The UN was also instrumental in developing norms and institutions to protect human rights. Nearly all UN members are now party to one or more major human rights treaties. Well over half accept procedures under which victims can complain to UN committees empowered to find facts, declare governments in violation and recommend remedies.
In Europe, internationalism has gone much further. From Iceland to Russia, all 44 nations of the Council of Europe accept the jurisdiction of the European Court of Human Rights. Similarly, all Latin American nations (except Cuba) accept the binding jurisdiction of the Inter-American Court of Human Rights. Violations remain commonplace, but progress is evident.
Many nations see this growth of international law and institutions as consistent with their interests. Few have the power unilaterally to keep peace or protect human rights elsewhere. Collective security is essential for peace, and collective action for human rights.
Some governments resist the development of internationalist institutions. But communications technology and proliferating global networks of advocacy make it ever harder to swim against the internationalist tide. Although governments still go their own way when vital national or political interests are at stake, they often go with the internationalist flow. How else to explain that nearly half the nations of the world have joined the International Criminal Court, voluntarily subjecting their leaders and soldiers to potential prosecution?
Some nations remain powerful enough to buck the trends. No one can make China, India, Japan, Saudi Arabia or Nigeria sign an unwanted human rights treaty. Probably no one can hold Russia to account for atrocities in Chechnya.
And one nation possesses unparalleled potency. The U.S. military budget already exceeds (or soon will) that of the entire rest of the world. Its economy is twice the size of its nearest rival. Its diplomacy, while not invincible, wields far more leverage than that of any other nation.
After the cold war, the U.S. again faced the choice that confronted Harry Truman: Are American interests and values best served by unilateral exercise of our immense power? Or by sharing responsibility through multilateral institutions, thereby lightening our load, though also limiting our control?
At first U.S. policy was consistent with Truman’s choice. We had not yet recovered from our military humiliation in Vietnam. We were not accustomed to finding ourselves alone and unchecked atop the world. And we were led by an internationalist Republican (George H. W. Bush), followed by the multilateralist Bill Clinton.
Clinton’s commitment to the Security Council was not absolute, however. An open split came in 1999, when the council’s authority appeared to collide with concerns for human rights. Slobodan Milosevic in Yugoslavia was tightening repression of Kosovar Albanians. His security forces harassed and massacred civilians, prompting thousands to flee their homes. Milosevic seemed bent on ethnic cleansing or worse.

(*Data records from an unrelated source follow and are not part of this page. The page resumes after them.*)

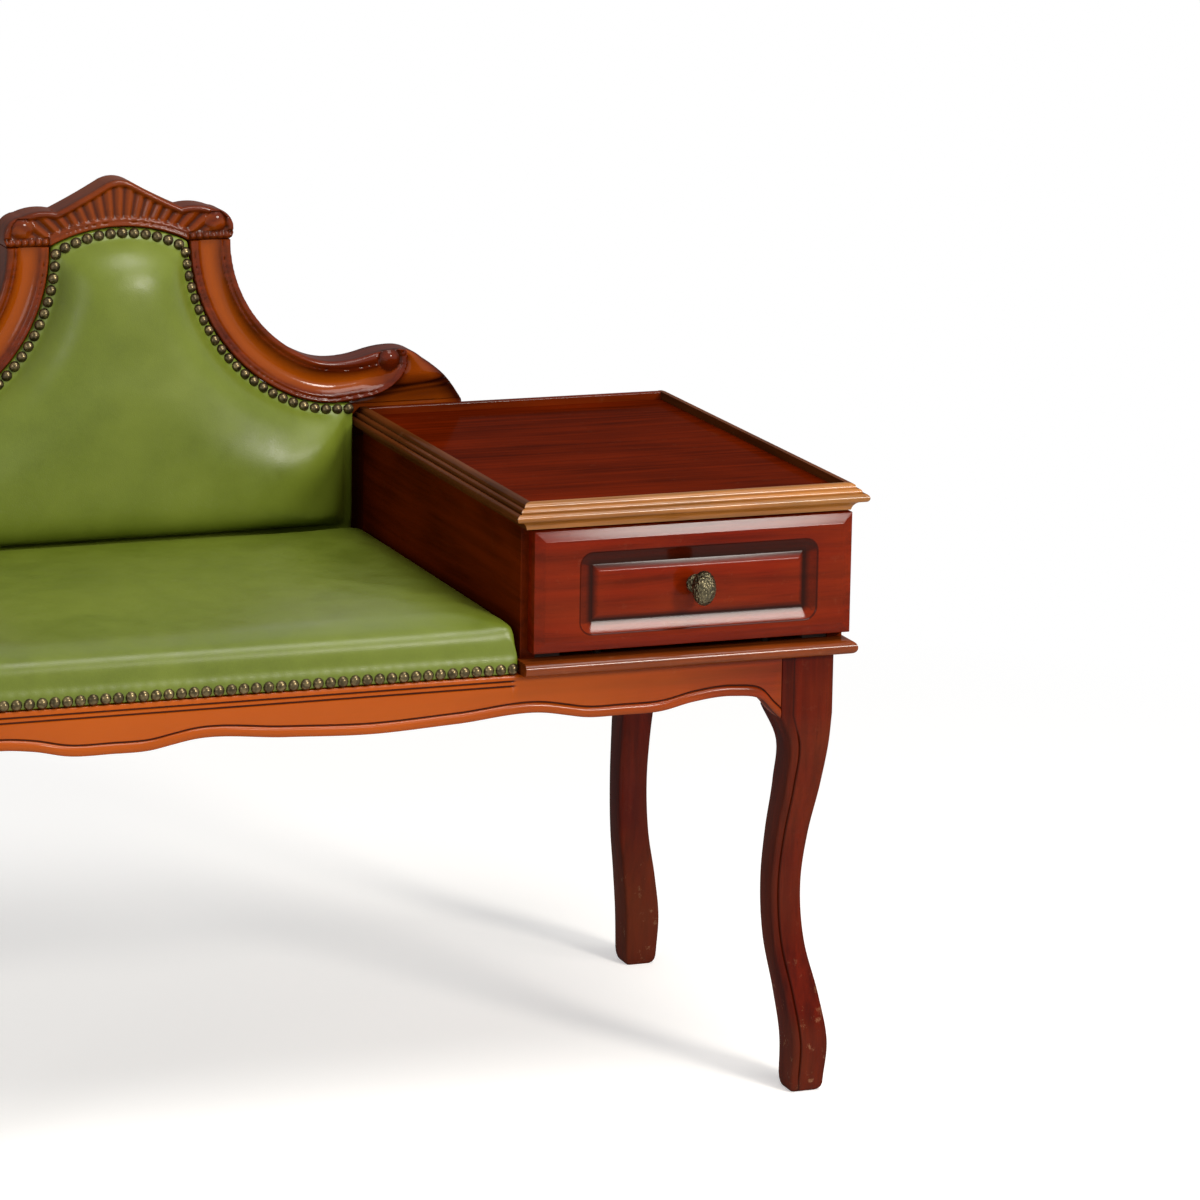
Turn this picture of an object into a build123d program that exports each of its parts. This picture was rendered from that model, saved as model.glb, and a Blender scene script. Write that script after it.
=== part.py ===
from build123d import *
import os
from math import asin, atan2, cos, degrees, pi, radians, sin

# Telephone bench: an upholstered seat and carved back, with a small drawer table at its right end.
# Millimetres. X runs along the bench, -Y is the front, Z is up. The origin is on the floor,
# under the middle of the bench's overall box.

# ---------------------------------------------------------------- driving dimensions
bench_length = 904.8          # left feet to the right edge of the table moulding
frame_depth = 458.0           # front faces to rear faces of the legs
seat_rail_top = 414.0         # top of the seat rails and of the leg blocks
table_height = 570.0          # lip of the table top
back_height = 800.0           # top of the crest
table_width = 335.0           # over the moulding of the table top

joint_gap = 0.2               # between hard pieces that are glued or screwed together
soft_gap = 0.4                # between a soft piece and what it lies on
tenon_gap = 0.15              # round a tenon or a dowel in its hole

# ---------------------------------------------------------------- legs and rails
leg_block = 51.0
leg_block_bottom = 358.0
leg_edge_ease = 2.5           # flat along the four edges of a leg
foot_flare = 2.8              # the feet stand out this far beyond the leg blocks
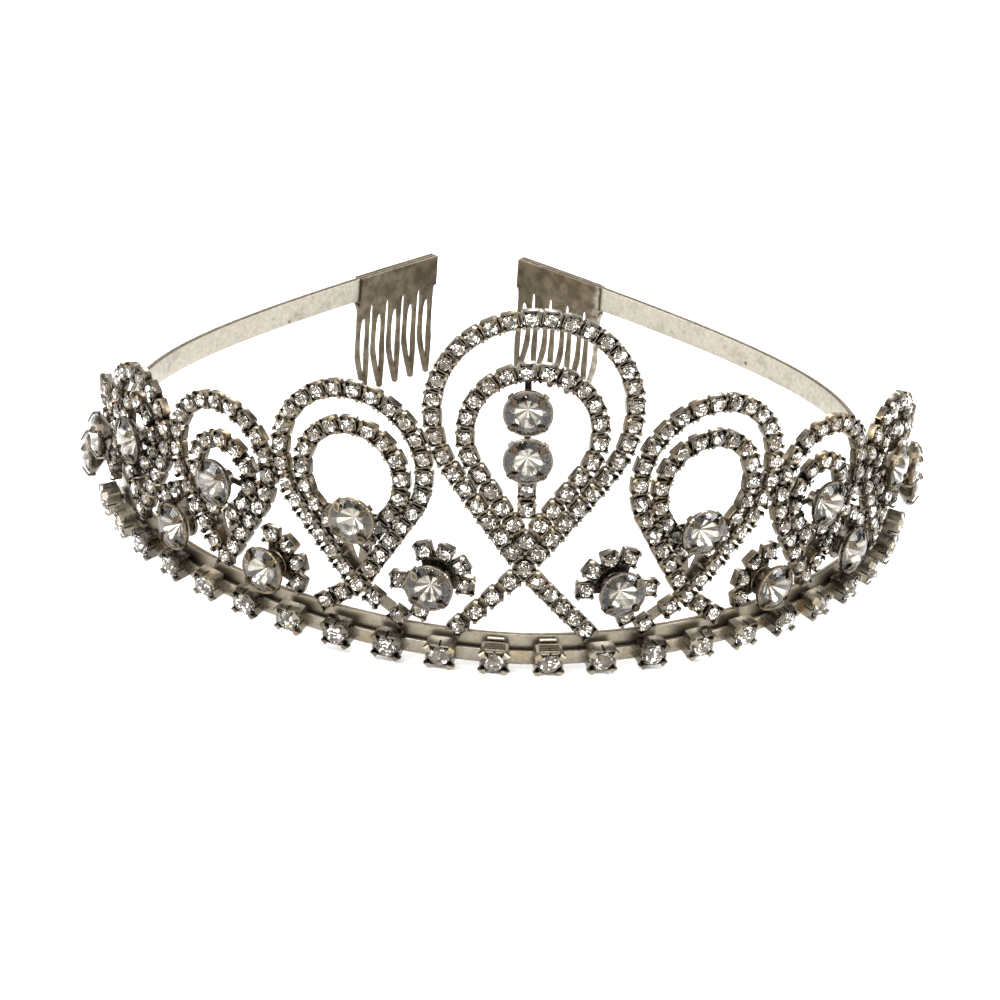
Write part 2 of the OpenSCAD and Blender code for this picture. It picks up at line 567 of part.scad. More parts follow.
module show(name) {
  at_rest() children();
}
show("headband") color(silver) headband();
show("rail") color(silver) rail();
show("rail_stones") color(crystal) rail_stones();
show("centre_motif") color(silver) centre_motif();
show("centre_chain_stones") color(crystal) chips(centre_cups);
show("centre_upper_stone") color(crystal) large_stone(on_drop(drop_stones[0]).x, on_drop(drop_stones[0]).y);
show("centre_lower_stone") color(crystal) large_stone(on_drop(drop_stones[1]).x, on_drop(drop_stones[1]).y);
for (left = [true, false]) {
  s = left ? "left_" : "right_";
  show(str(s, "comb")) color(dark_silver) mirrored(left) comb();
  for (i = [0:3]) {
    show(str(s, motif_names[i], "_motif")) color(silver) mirrored(left) motif(motif_rows[i]);
    show(str(s, motif_names[i], "_stone")) color(crystal) mirrored(left) large_stone(motif_rows[i][SU], motif_rows[i][SV]);
  }
  show(str(s, "inner_chain_stones")) color(crystal) mirrored(left) chips(motif_cups(inner_row));
  for (i = [0:2]) {
    show(str(s, flower_names[i])) color(silver) mirrored(left) flower(flower_rows[i]);
    show(str(s, flower_names[i], "_stone")) color(crystal) mirrored(left) large_stone(flower_rows[i][FU], flower_rows[i][FV]);
  }
  for (i = [0:1])
    show(str(s, stone_ring_names[i], "_chain_stones")) color(crystal) mirrored(left) chips(flower_cups(flower_rows[i]));
  show(str(s, "last_setting")) color(silver) mirrored(left) last_setting();
  show(str(s, "last_stone")) color(crystal) mirrored(left) large_stone(last_u, last_stone[1], last_lift);
}
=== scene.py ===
"""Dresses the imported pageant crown: plated band, cup chains, cut stones, hair combs and a pale studio."""

import math
import random

import bmesh
import bpy
import numpy as np
from bpy.props import FloatProperty, FloatVectorProperty, IntProperty, PointerProperty
from bpy.types import Operator, Panel, PropertyGroup
from mathutils import Matrix, Vector


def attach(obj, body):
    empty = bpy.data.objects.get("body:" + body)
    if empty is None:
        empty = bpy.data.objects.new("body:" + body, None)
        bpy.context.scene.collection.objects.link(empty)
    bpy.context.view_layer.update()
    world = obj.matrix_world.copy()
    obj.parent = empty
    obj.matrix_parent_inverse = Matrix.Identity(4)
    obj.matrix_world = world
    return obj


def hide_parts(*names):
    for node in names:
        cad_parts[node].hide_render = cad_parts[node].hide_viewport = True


bl_info = {
    "name": "Pageant crown",
    "version": (1, 0, 0),
    "blender": (4, 5, 0),
    "location": "3D View > Sidebar > Crown",
    "description": "Dresses the packed crown with its metal, its stones and a pale studio",
    "category": "Object",
}

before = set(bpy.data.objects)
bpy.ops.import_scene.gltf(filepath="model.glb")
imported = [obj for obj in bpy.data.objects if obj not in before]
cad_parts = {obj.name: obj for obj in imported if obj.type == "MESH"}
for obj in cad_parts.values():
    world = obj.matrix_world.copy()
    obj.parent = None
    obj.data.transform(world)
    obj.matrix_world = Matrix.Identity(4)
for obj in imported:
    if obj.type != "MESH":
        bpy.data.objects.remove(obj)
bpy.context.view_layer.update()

SIDES = {"left": -1, "right": 1}
PLAN_STEPS = 40
ARM_STEPS = 26
TAU = 2 * math.pi


def length(label, about, mm, low=0.0):
    """A size in metres that is written here in millimetres."""
    metres = mm / 1000
    return FloatProperty(name=label, description=about, default=metres, min=low, unit="LENGTH", precision=5)


def turn(label, about, degrees):
    """An angle that is written here in degrees."""
    return FloatProperty(name=label, description=about, default=math.radians(degrees), subtype="ANGLE")


def colour(label, about, value):
    """A colour of a finish."""
    return FloatVectorProperty(
        name=label, description=about, default=value, size=3, min=0, max=1, subtype="COLOR"
    )


def number(label, about, value, most=10.0):
    """A plain number from 0 up."""
    return FloatProperty(name=label, description=about, default=value, min=0, max=most)


def count(label, about, value, low, high):
    """A whole number between two limits."""
    return IntProperty(name=label, description=about, default=value, min=low, max=high)


class CrownPlan(PropertyGroup):
    """The band's plan, as in the part's source."""

    half_width: length("Half width", "From the middle to the panel's face at the widest line", 62.3)
    front_depth: length("Front depth", "From the widest line forward to the panel's face", 55.9)
    roundness: number("Roundness", "Roundness of the front half, where 2 is an ellipse", 1.81)
    end_half_gap: length("End half gap", "Half of the gap between the band's two ends", 9.3)
    arm_depth: length("Arm depth", "From the widest line back to the band's ends", 90.7)
    arm_front_pull: length("Front pull", "Pull of the arm's curve at its front end", 34.7)
    arm_back_run: length("Back run", "Sideways run of the arm's curve at its back end", 59.7)
    arm_back_rise: length("Back rise", "Forward run of the arm's curve at its back end", 50.2)
    flare: turn("Flare", "How far the panel leans outwards at its two ends", 6)
    drop_lean: turn("Drop lean", "How far the centre drop leans to the left", 3)


class CrownBand(PropertyGroup):
    """The headband's strip."""

    height: length("Height", "Height of the headband's strip", 4.4)
    thick: length("Thickness", "Thickness of the headband's strip", 0.8)
    low: length("Lower edge", "Lower edge of the strip above the rail cups' lowest edge", 0.8)
    gap: length("Seat gap", "Clearance between soldered pieces", 0.1)
    edge_round: length("Edge rounding", "Rounding of the strip's long edges", 0.22)


class CrownRail(PropertyGroup):
    """The rail in front of the headband and its cups."""

    height: length("Strip height", "Height of the rail's strip", 2.2)
    thick: length("Strip thickness", "Thickness of the rail's strip", 0.6)
    low: length("Lower edge", "Lower edge of the rail's strip", 0.8)
    gap: length("Gap", "Gap between the headband and the rail", 0.5)
    pitch: length("Cup spacing", "Spacing of the rail's cups", 8)
    cups: count("Cups", "Cups on each half of the rail", 11, 1, 11)
    tilt: turn("Tilt", "How far the rail's cups face down", 12)
    end: length("End", "Rail left past the last cup", 3)
    cup_width: length("Cup width", "Width of a rail cup", 3.9)
    broad: number("Broad", "Width of a rail cup as a share of its height", 1.1)
    cup_depth: length("Cup depth", "Depth of a rail cup, prongs included", 3)
    cup_wall: length("Cup wall", "Thickness of a rail cup's folded wall", 0.24)
    prong: length("Prong height", "Height of a rail cup's corner prongs", 0.9)
    slit: length("Slit", "Width of the slit in the middle of a cup's side", 0.26)
    tab_width: length("Tab width", "Width of a rail cup's solder tab", 2.6)
    tab_drop: length("Tall tab drop", "Top of a tall tab below the headband's top edge", 0.4)
    short_tab_drop: length("Short tab drop", "Top of a short tab below the headband's top edge", 1.6)
    sink: length("Cup sink", "How far a rail cup sits into the rail's strip", 0.25)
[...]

When diplomacy failed to resolve the crisis, and Washington considered military intervention necessary, it was clear that at least Russia would veto any Security Council authorization of force. Clinton responded by enlisting NATO, bypassing the UN.
Most governments and international lawyers saw the NATO intervention (largely a U.S. intervention in NATO garb) as a violation of the UN Charter. Some argued that it was an exception as a “humanitarian intervention.” Others, torn between human rights and the charter, called it “unlawful but legitimate.”
Led by France, several European governments stressed that the intervention in Kosovo was an exception, not a precedent. Even Clinton argued only for a right of humanitarian intervention and did not question the overall authority of the Security Council. Still, in a clash between U.S. policy and the UN Charter—between using unilateral power and following multilateral constraints—America chose to go its own way.
Then came September 11, 2001, and the decision by the Bush administration to press for regime change in Iraq. Most top Bush administration officials despise the UN and show open contempt for lesser nations. Pressed by Prime Minister Tony Blair of Great Britain and Secretary of State Colin Powell, Bush agreed to seek UN authorization for war in Iraq, but he warned the UN either to agree to his demand or to become “irrelevant, like the League of Nations.” When in the end the U.S. could not count on a majority in the Security Council, and France and Russia promised to veto any war resolution, Bush and Blair launched their invasion. No one, said Bush, could stop him from protecting American security as he saw fit.
Despite a few fig leaves hung out to justify the war under the UN Charter, the truth was transparent: George Bush will use force when he thinks best. If the UN agrees, fine, come along for the ride. If not, get lost.
This breach is celebrated by Richard Perle, until recently chair of the Pentagon’s Defense Policy Board. In a published commentary, he says of the UN role in international peace and security: good riddance. The UN can continue to exist, but it will be relegated to handing out rice to refugees and other such charitable assignments. War and peace, in Perle’s view, must be decided by Washington. Legitimacy comes from power, not law. Multilateralism is a “liberal illusion.”
Will the 21st century realize the vision of Richard Perle or of Harry Truman? It is too soon to tell. The Bush-whacking of the UN could well prove to be a crippling blow. On the other hand, there are reasons to hope that the gains achieved since 1945 will not be eliminated. Even the U.S., with all its power, may find going it alone too costly and risky. President Bush has asked that the issue of nuclear proliferation in North Korea be referred to the Security Council. A strong UN role is supported by most governments and by civil society nearly everywhere.
But history does not make itself. Those who think Truman got it right had better let their voices be heard.